Car manufacturers have been strongly opposed to the emission standards set by California, arguing that regulation imposes further costs on consumers. In 2004, California approved the world's most stringent standards to reduce auto emissions, and the auto industry threatened to challenge the regulations in court. The new regulations required car makers to cut exhaust from cars and light trucks by 25% and from larger trucks and SUVs by 18%, standards that must be met by 2016. The auto industry argued that California's Air Resource Board did not have the authority to adopt such regulation and that the new standards could not be met with the current technology. They further argued that it would raise vehicle costs by as much as $3,000. The agency, however, countered that argument by saying that the additional costs would only be about $1,000 by 2016.
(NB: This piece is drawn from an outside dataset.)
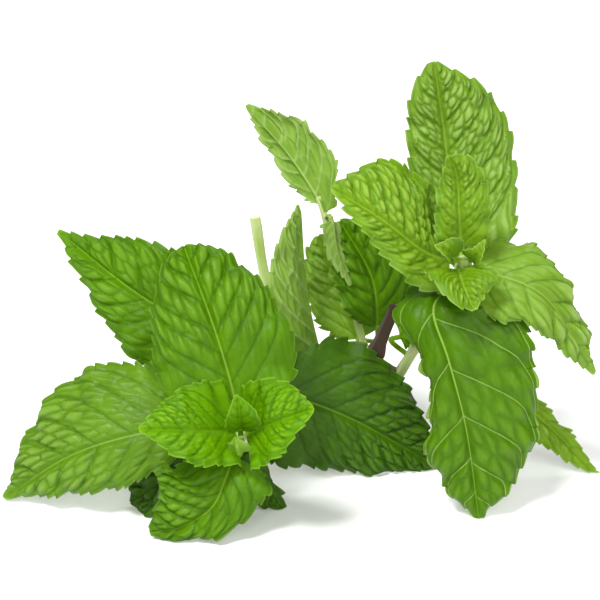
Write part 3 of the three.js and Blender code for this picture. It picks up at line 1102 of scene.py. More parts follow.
    def _cells(
        self, strip: Array, strip_width: Array, out: Array, chance: np.random.Generator
    ) -> tuple[Array, Array, Array]:
        """The pillows between the side veins, and the small cells on them.

        Cells are scattered one to a square of a grid laid along the strips. The edge distance d is
        how much further the second nearest cell's middle is than the nearest one's. A pillow rises
        steeply to a round crown, as 1 - (1 - d)^2.

        Args:
            strip: strip numbers.
            strip_width: millimetres across a strip.
            out: millimetres from the midrib.
            chance: where the scatter comes from.

        Returns:
            The height of the pillows and of the small cells, from 0 to 1, and the edge distance.
        """
        quilting = self.quilting
        pillow_across, pillow_along = quilting.pillow
        rows_per_strip = max(round(float(np.median(strip_width)) / pillow_across), 1)
        slant = math.sin(math.radians(quilting.angle))
        across, along = strip * rows_per_strip, out / (pillow_along * slant)
        near, next_near = scattered_cells(across, along, chance, quilting.wobble)
        edge = next_near - near
        pillow = 1 - (1 - np.clip(edge / self.CROWN_REACH, 0, 1)) ** 2
        fine_across, fine_along = across * self.FINE_CELLS + self.FINE_OFFSET, along * self.FINE_CELLS
        fine_near, fine_next = scattered_cells(fine_across, fine_along, chance, 0.9)
        return pillow, 1 - bell(fine_next - fine_near, 0.35), edge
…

The Obama administration has proposed setting a national standard for greenhouse gas emissions from vehicles, which could potentially increase fuel efficiency by an average of 5% per year from 2012 to 2016.

==Evaluation==
According to the California Air Resources Board, the California Smog Check program removes about 400 tons of smog-forming pollutants from California's air every day.

On March 12, 2009, the Bureau of Automotive Repair and the Air Resource Board hired Sierra Research, Inc. to analyze the data collected in the BAR's Roadside Inspection Program to evaluate the effectiveness of the Smog Check Program from data collected in 2003–2006. Under the Roadside Inspection Program vehicles are randomly inspected at checkpoints set up by the California Highway Patrol (CHP). One objective of the evaluation was to compare the post smog check performance of pre-1996 (1974–1995) vehicles to the post smog check performance determined from a previous evaluation collected in 2000–2002.
The report made several recommendations to reduce the number of vehicles failing the Roadside test. One was to develop a method for evaluating station performance. The other was to perform inspections immediately following certifications at smog check stations. Finally, the report recommended continued use of the Roadside test to evaluate the effectiveness of the Smog Check program.